Athanasios or Thanasoulas Valtinos (Θανασούλας Βαλτινός) was a Greek revolutionary of the Greek War of Independence.

== Biography ==
He was born in 1801 or 1802 in Messolonghi to a well-known revolutionist family, originating from Valtos Province. His father Ioannis was a servant of Ali Pasha. For this reason the infant Thanasoulas was thrown into a river by Kostas Lepeniotis, but was saved by some women and raised at the court of Ali Pasha, who gave him one of the most renowned figures of the modern Greek Enlightenment, Athanasios Psalidas, as his tutor.
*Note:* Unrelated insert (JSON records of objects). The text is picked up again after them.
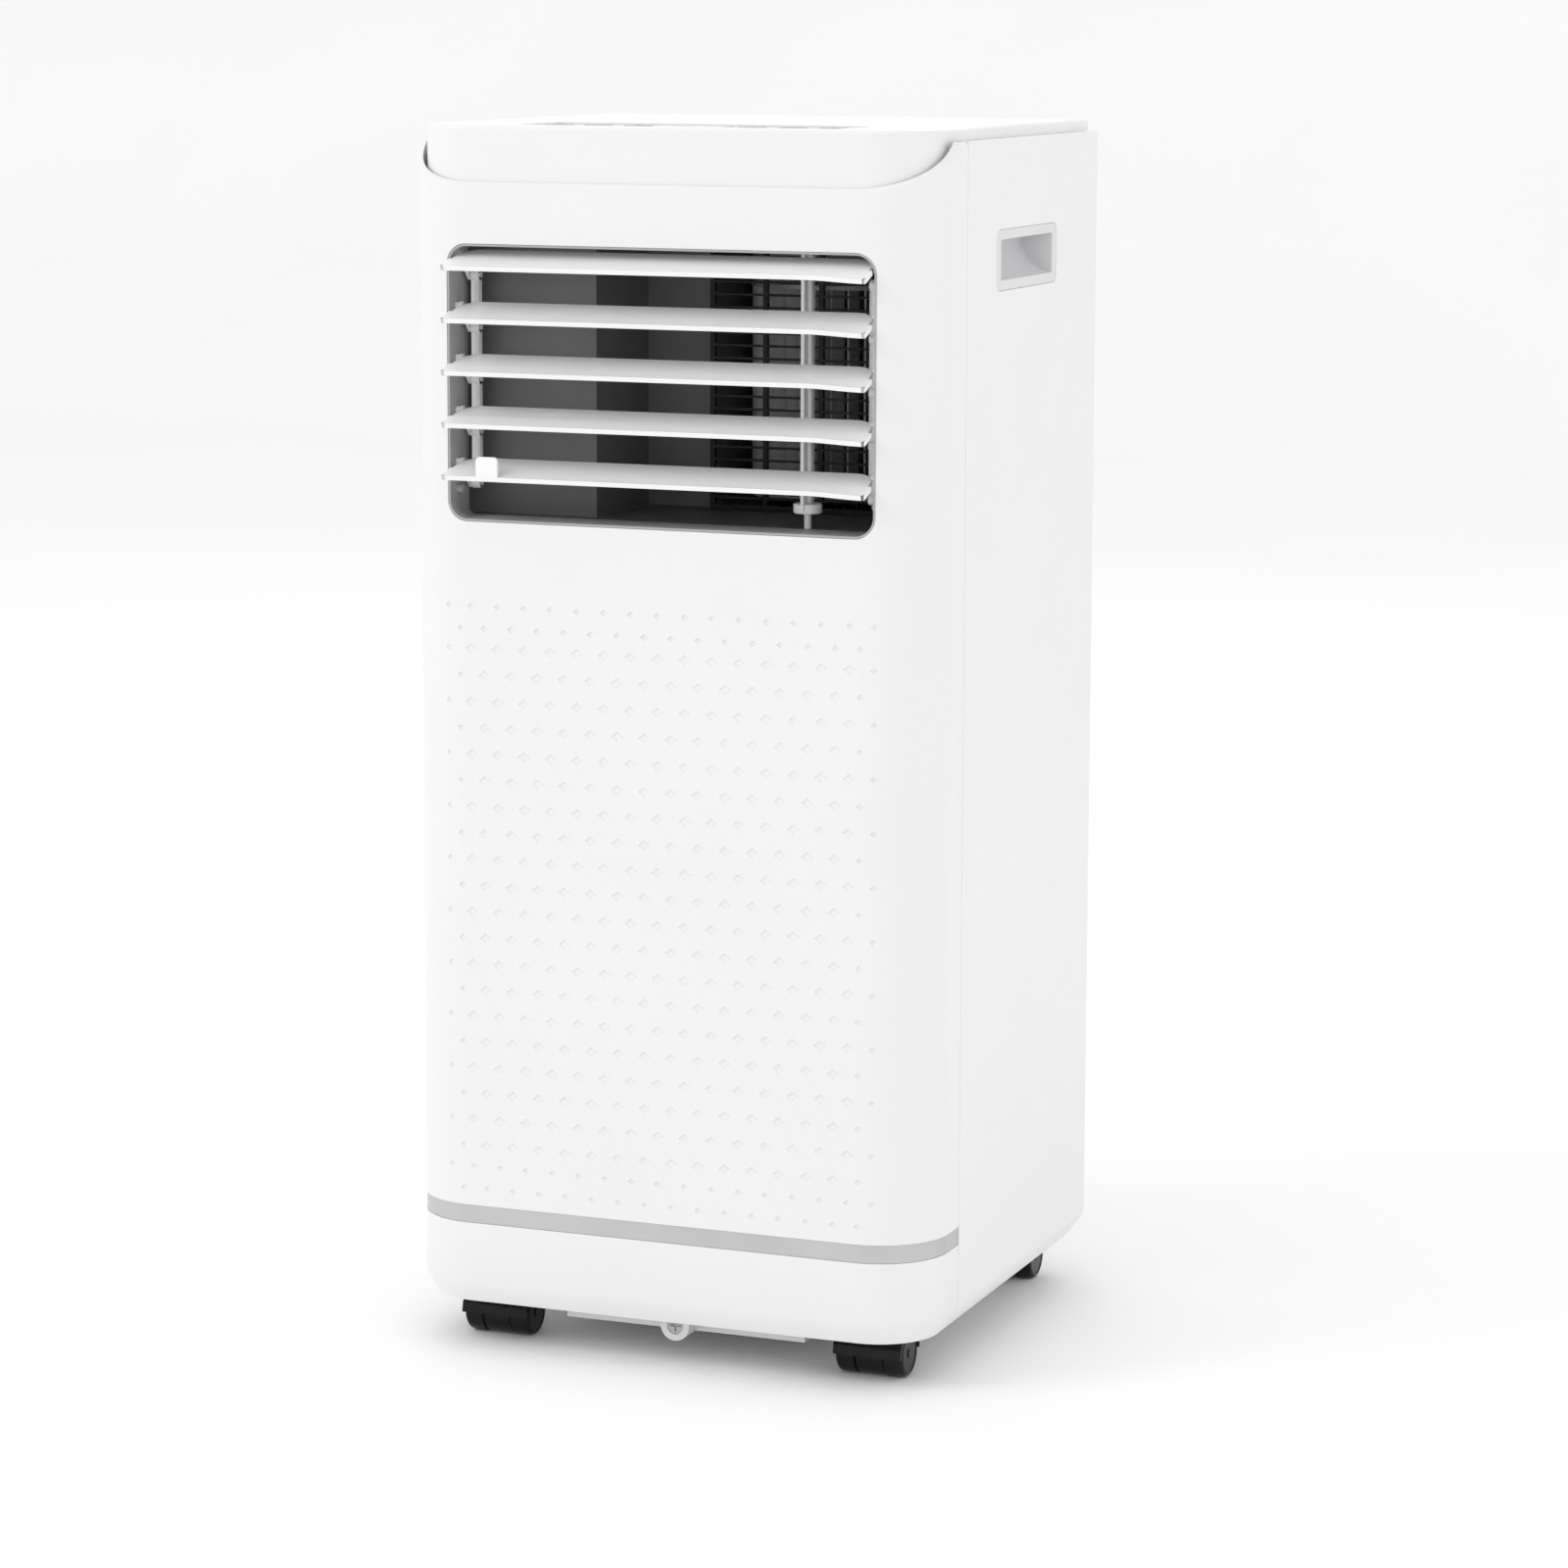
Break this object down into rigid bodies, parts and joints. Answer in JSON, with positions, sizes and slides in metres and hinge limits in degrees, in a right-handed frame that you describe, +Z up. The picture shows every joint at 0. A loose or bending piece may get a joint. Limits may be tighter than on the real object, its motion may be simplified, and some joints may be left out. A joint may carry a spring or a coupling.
{
  "type": "portable air conditioner",
  "caption": "Free-standing portable air conditioner on casters, with a tilting louver outlet, side grips and a rear exhaust collar.",
  "frame": {"origin": "centre of the overall footprint, on the floor", "axes": "+Z up, -Y out of the louvers at the front, +X to the right as seen from the front"},
  "size_m": [0.3174, 0.3048, 0.6985],
  "materials": {
    "shell_white": "glossy moulded white plastic",
    "grip_grey": "satin moulded plastic",
    "louver_white": "satin moulded plastic",
    "frame_grey": "fine-textured moulded plastic",
    "duct_black": "fine-textured black plastic",
    "wheel_grey": "moulded fan plastic",
    "silver_trim": "brushed silver strip",
    "control_dark": "dark glossy window",
    "control_grey": "satin plastic keys and panel",
    "circuit_green": "printed circuit laminate",
    "motor_steel": "drawn steel can",
    "fin_aluminium": "thin pressed fins",
    "deck_white": "moulded plastic",
    "filter_mesh": "fine woven mesh",
    "compressor_black": "semi-gloss black paint",
    "pipe_copper": "drawn copper pipe",
    "plug_dark": "moulded rubber",
    "screw_steel": "zinc-plated",
    "caster_black": "glossy black nylon"
  },
  "bodies": {
    "cabinet": {"front_cover": "shell_white", "side_panel_left": "shell_white", "side_panel_right": "shell_white", "rear_panel": "shell_white", "top_lid": "shell_white", "base_tray": "shell_white", "exhaust_collar": "shell_white", "grip_cup_left": "grip_grey", "grip_cup_right": "grip_grey", "louver_frame": "frame_grey", "air_duct": "duct_black", "blower_guard": "duct_black", "blower_scroll": "duct_black", "exhaust_scroll": "duct_black", "electrical_box": "duct_black", "trim_strip": "silver_trim", "display_window": "control_dark", "control_panel": "control_grey", "control_board": "circuit_green", "blower_motor": "motor_steel", "condenser_motor": "motor_steel", "evaporator_coil": "fin_aluminium", "condenser_coil": "fin_aluminium", "drip_deck": "deck_white", "compressor": "compressor_black", "refrigerant_pipes": "pipe_copper", "front_drain_plug": "plug_dark", "rear_drain_plug": "plug_dark", "cord_gland": "plug_dark", "rear_screws": "screw_steel"},
    "louver_1": {"slat_1": "louver_white"},
    "louver_2": {"slat_2": "louver_white"},
    "louver_3": {"slat_3": "louver_white"},
    "louver_4": {"slat_4": "louver_white"},
    "louver_5": {"slat_5": "louver_white"},
    "link_left": {"tie_bar_left": "louver_white"},
    "link_right": {"tie_bar_right": "louver_white"},
    "air_vane": {"vertical_vane": "louver_white"},
    "power_key_body": {"power_key": "control_grey"},
    "mode_key_body": {"mode_key": "control_grey"},
    "timer_key_body": {"timer_key": "control_grey"},
    "cooler_key_body": {"cooler_key": "control_grey"},
    "warmer_key_body": {"warmer_key": "control_grey"},
    "fan_speed_key_body": {"fan_speed_key": "control_grey"},
    "blower_rotor": {"blower_wheel": "wheel_grey"},
    "fan_rotor": {"condenser_fan": "wheel_grey"},
    "filter_drawer": {"intake_cartridge": "shell_white", "filter_screen": "filter_mesh"},
    "caster_front_left": {"caster_hood_front_left": "caster_black"},
    "wheel_front_left_a": {"caster_wheel_front_left_a": "caster_black"},
    "wheel_front_left_b": {"caster_wheel_front_left_b": "caster_black"},
    "caster_front_right": {"caster_hood_front_right": "caster_black"},
    "wheel_front_right_a": {"caster_wheel_front_right_a": "caster_black"},
    "wheel_front_right_b": {"caster_wheel_front_right_b": "caster_black"},
    "caster_rear_left": {"caster_hood_rear_left": "caster_black"},
    "wheel_rear_left_a": {"caster_wheel_rear_left_a": "caster_black"},
    "wheel_rear_left_b": {"caster_wheel_rear_left_b": "caster_black"},
    "caster_rear_right": {"caster_hood_rear_right": "caster_black"},
    "wheel_rear_right_a": {"caster_wheel_rear_right_a": "caster_black"},
    "wheel_rear_right_b": {"caster_wheel_rear_right_b": "caster_black"}
  },
  "joints": [
    {"name": "louver_3_tilt", "type": "hinge", "parent": "cabinet", "child": "louver_3", "pos_m": [0, -0.1295, 0.569], "axis": [1, 0, 0], "range_deg": [-10, 50]},
    {"name": "louver_1_tilt", "type": "hinge", "parent": "cabinet", "child": "louver_1", "pos_m": [0, -0.1295, 0.6272], "axis": [1, 0, 0], "range_deg": [-10, 50]},
    {"name": "louver_2_tilt", "type": "hinge", "parent": "cabinet", "child": "louver_2", "pos_m": [0, -0.1295, 0.5981], "axis": [1, 0, 0], "range_deg": [-10, 50]},
    {"name": "louver_4_tilt", "type": "hinge", "parent": "cabinet", "child": "louver_4", "pos_m": [0, -0.1295, 0.5399], "axis": [1, 0, 0], "range_deg": [-10, 50]},
    {"name": "louver_5_tilt", "type": "hinge", "parent": "cabinet", "child": "louver_5", "pos_m": [0, -0.1295, 0.5108], "axis": [1, 0, 0], "range_deg": [-10, 50]},
    {"name": "link_left_pivot", "type": "hinge", "parent": "louver_3", "child": "link_left", "pos_m": [0, -0.1185, 0.5565], "axis": [1, 0, 0], "range_deg": [-50, 10]},
    {"name": "link_right_pivot", "type": "hinge", "parent": "louver_3", "child": "link_right", "pos_m": [0, -0.1185, 0.5565], "axis": [1, 0, 0], "range_deg": [-50, 10]},
    {"name": "air_vane_turn", "type": "hinge", "parent": "cabinet", "child": "air_vane", "pos_m": [0.0775, -0.1112, 0.55], "axis": [0, 0, 1], "range_deg": [-30, 30]},
    {"name": "power_key_press", "type": "slide", "parent": "cabinet", "child": "power_key_body", "axis": [0, 0, -1], "range_m": [0, 0.0008], "stiffness_N_per_m": 600},
    {"name": "mode_key_press", "type": "slide", "parent": "cabinet", "child": "mode_key_body", "axis": [0, 0, -1], "range_m": [0, 0.0008], "stiffness_N_per_m": 600},
    {"name": "timer_key_press", "type": "slide", "parent": "cabinet", "child": "timer_key_body", "axis": [0, 0, -1], "range_m": [0, 0.0008], "stiffness_N_per_m": 600},
    {"name": "cooler_key_press", "type": "slide", "parent": "cabinet", "child": "cooler_key_body", "axis": [0, 0, -1], "range_m": [0, 0.0008], "stiffness_N_per_m": 600},
    {"name": "warmer_key_press", "type": "slide", "parent": "cabinet", "child": "warmer_key_body", "axis": [0, 0, -1], "range_m": [0, 0.0008], "stiffness_N_per_m": 600},
    {"name": "fan_speed_key_press", "type": "slide", "parent": "cabinet", "child": "fan_speed_key_body", "axis": [0, 0, -1], "range_m": [0, 0.0008], "stiffness_N_per_m": 600},
    {"name": "blower_spin", "type": "hinge", "parent": "cabinet", "child": "blower_rotor", "pos_m": [0.052, 0.02, 0.55], "axis": [0, 0, 1], "continuous": true},
    {"name": "condenser_fan_spin", "type": "hinge", "parent": "cabinet", "child": "fan_rotor", "pos_m": [0.008, 0.08, 0.19], "axis": [0, 1, 0], "continuous": true},
    {"name": "filter_drawer_pull", "type": "slide", "parent": "cabinet", "child": "filter_drawer", "axis": [0, 1, 0], "range_m": [0, 0.03]},
    {"name": "caster_front_left_swivel", "type": "hinge", "parent": "cabinet", "child": "caster_front_left", "pos_m": [-0.115, -0.1034, 0.035], "axis": [0, 0, 1], "continuous": true},
    {"name": "wheel_front_left_a_roll", "type": "hinge", "parent": "caster_front_left", "child": "wheel_front_left_a", "pos_m": [-0.115, -0.0954, 0.0135], "axis": [1, 0, 0], "continuous": true},
    {"name": "wheel_front_left_b_roll", "type": "hinge", "parent": "caster_front_left", "child": "wheel_front_left_b", "pos_m": [-0.115, -0.0954, 0.0135], "axis": [1, 0, 0], "continuous": true},
    {"name": "caster_front_right_swivel", "type": "hinge", "parent": "cabinet", "child": "caster_front_right", "pos_m": [0.115, -0.1034, 0.035], "axis": [0, 0, 1], "continuous": true},
    {"name": "wheel_front_right_a_roll", "type": "hinge", "parent": "caster_front_right", "child": "wheel_front_right_a", "pos_m": [0.115, -0.0954, 0.0135], "axis": [1, 0, 0], "continuous": true},
    {"name": "wheel_front_right_b_roll", "type": "hinge", "parent": "caster_front_right", "child": "wheel_front_right_b", "pos_m": [0.115, -0.0954, 0.0135], "axis": [1, 0, 0], "continuous": true},
    {"name": "caster_rear_left_swivel", "type": "hinge", "parent": "cabinet", "child": "caster_rear_left", "pos_m": [-0.115, 0.123, 0.035], "axis": [0, 0, 1], "continuous": true},
    {"name": "wheel_rear_left_a_roll", "type": "hinge", "parent": "caster_rear_left", "child": "wheel_rear_left_a", "pos_m": [-0.115, 0.131, 0.0135], "axis": [1, 0, 0], "continuous": true},
    {"name": "wheel_rear_left_b_roll", "type": "hinge", "parent": "caster_rear_left", "child": "wheel_rear_left_b", "pos_m": [-0.115, 0.131, 0.0135], "axis": [1, 0, 0], "continuous": true},
    {"name": "caster_rear_right_swivel", "type": "hinge", "parent": "cabinet", "child": "caster_rear_right", "pos_m": [0.115, 0.123, 0.035], "axis": [0, 0, 1], "continuous": true},
    {"name": "wheel_rear_right_a_roll", "type": "hinge", "parent": "caster_rear_right", "child": "wheel_rear_right_a", "pos_m": [0.115, 0.131, 0.0135], "axis": [1, 0, 0], "continuous": true},
    {"name": "wheel_rear_right_b_roll", "type": "hinge", "parent": "caster_rear_right", "child": "wheel_rear_right_b", "pos_m": [0.115, 0.131, 0.0135], "axis": [1, 0, 0], "continuous": true}
  ],
  "couplings": [
    {"joint": "louver_1_tilt", "follows": "louver_3_tilt", "ratio": 1},
    {"joint": "louver_2_tilt", "follows": "louver_3_tilt", "ratio": 1},
    {"joint": "louver_4_tilt", "follows": "louver_3_tilt", "ratio": 1},
    {"joint": "louver_5_tilt", "follows": "louver_3_tilt", "ratio": 1},
    {"joint": "link_left_pivot", "follows": "louver_3_tilt", "ratio": -1},
    {"joint": "link_right_pivot", "follows": "louver_3_tilt", "ratio": -1}
  ]
}
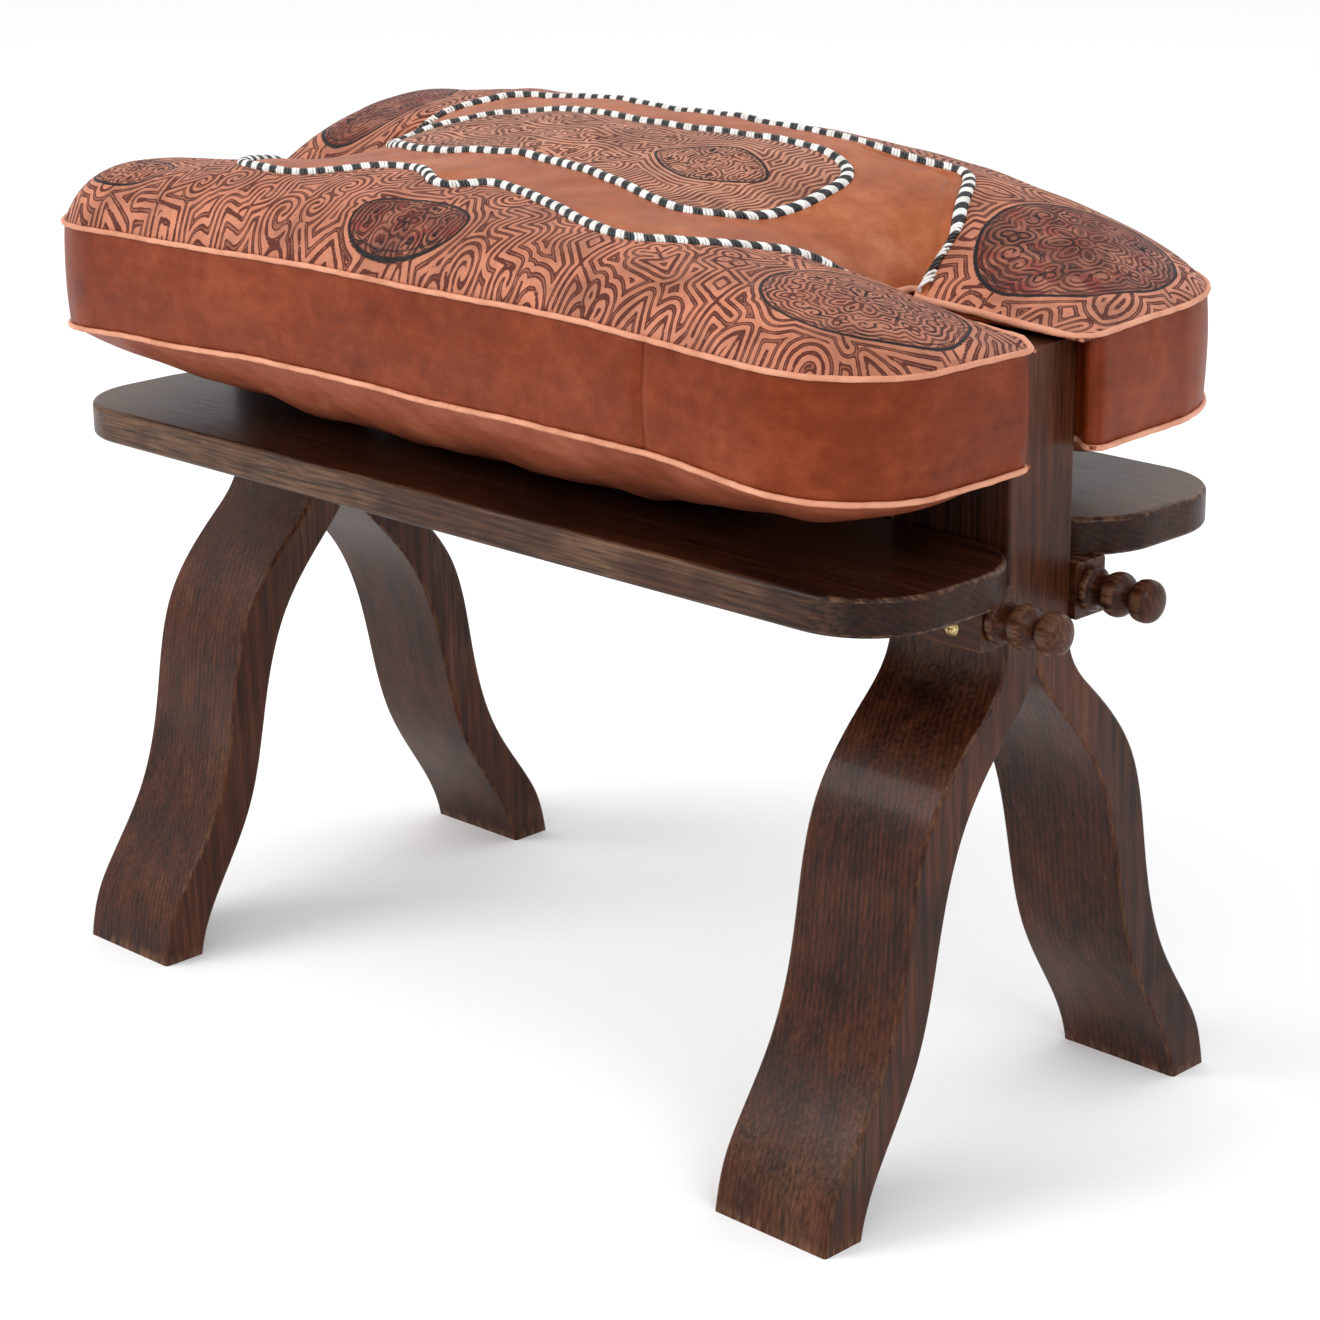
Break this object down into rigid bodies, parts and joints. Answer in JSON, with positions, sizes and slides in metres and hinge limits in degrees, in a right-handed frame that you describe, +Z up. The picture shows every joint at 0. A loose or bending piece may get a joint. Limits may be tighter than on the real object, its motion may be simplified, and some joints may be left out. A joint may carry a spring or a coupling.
{
  "type": "camel saddle stool",
  "caption": "Camel-saddle footstool: curved crossed legs and turned rails in dark wood, with a stuffed leather cushion slotted round the leg posts.",
  "frame": {"origin": "on the floor under the middle of the stool", "axes": "+X along the stool, +Y across it towards its right side, +Z up"},
  "size_m": [0.736, 0.3452, 0.545],
  "materials": {
    "stained_wood": "dark walnut stain, satin varnish",
    "turned_wood": "dark walnut stain, satin varnish, worn ridges",
    "board_wood": "dark walnut stain, satin varnish, worn edges",
    "brass_screw": "dull yellow-plated",
    "steel_screw": "zinc-plated",
    "dowel_wood": "bare beech",
    "filling": "cotton wadding",
    "underside_leather": "smooth saddle tan, semi-matte",
    "band_leather": "smooth saddle tan, mottled, semi-gloss",
    "plain_leather": "smooth light saddle tan, semi-matte",
    "tooled_leather": "tooled and antiqued tan, dark brown in the cuts",
    "piping_leather": "pale salmon rolled welt",
    "braid_lacing": "black and white lacing, whip-stitched"
  },
  "bodies": {
    "frame": {"leg_near_left": "stained_wood", "leg_near_right": "stained_wood", "leg_far_left": "stained_wood", "leg_far_right": "stained_wood", "rail_left": "turned_wood", "rail_right": "turned_wood", "seat_board_left": "board_wood", "seat_board_right": "board_wood", "rail_screws": "brass_screw", "board_screws": "steel_screw", "post_dowels": "dowel_wood"},
    "cushion": {"cushion_filling": "filling", "underside_panel": "underside_leather", "band_left_far": "band_leather", "band_left_near": "band_leather", "band_right": "band_leather", "slot_facing_far": "band_leather", "slot_facing_near": "band_leather", "tooled_panel_left": "tooled_leather", "tooled_panel_right": "tooled_leather", "saddle_panel": "plain_leather", "medallion_panel": "tooled_leather", "piping_top": "piping_leather", "piping_bottom": "piping_leather", "saddle_braid_left": "braid_lacing", "saddle_braid_right": "braid_lacing", "medallion_braid": "braid_lacing"}
  },
  "joints": [
    {"name": "cushion_lift", "type": "slide", "parent": "frame", "child": "cushion", "axis": [0, 0, 1], "range_m": [0, 0.18]}
  ]
}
Upon adulthood, Valtinos entered Ali Pasha's court until the latter's death. He was then held prisoner by the Ottomans in Ioannina until 1824. Then he was sent to Arta and on a secret mission on behalf of Omer Vrioni, but Valtinos instead joined Georgios Karaiskakis' army, supporting the rebel Greeks. Later, when Karaiskakis was killed, he joined the army of Demetrios Ypsilantis, fighting until the end of the Greek War of Independence, in 1829. Since 1855 he was aide-de-camp to King Otto, and followed him in his exile in Germany. He later returned to Athens, where he died in 1870 or 1877.

== Sources ==
- "Βαλτινός"
- "Βαλτινός, Θανασούλας (Αθανάσιος) (1802 - 1870)"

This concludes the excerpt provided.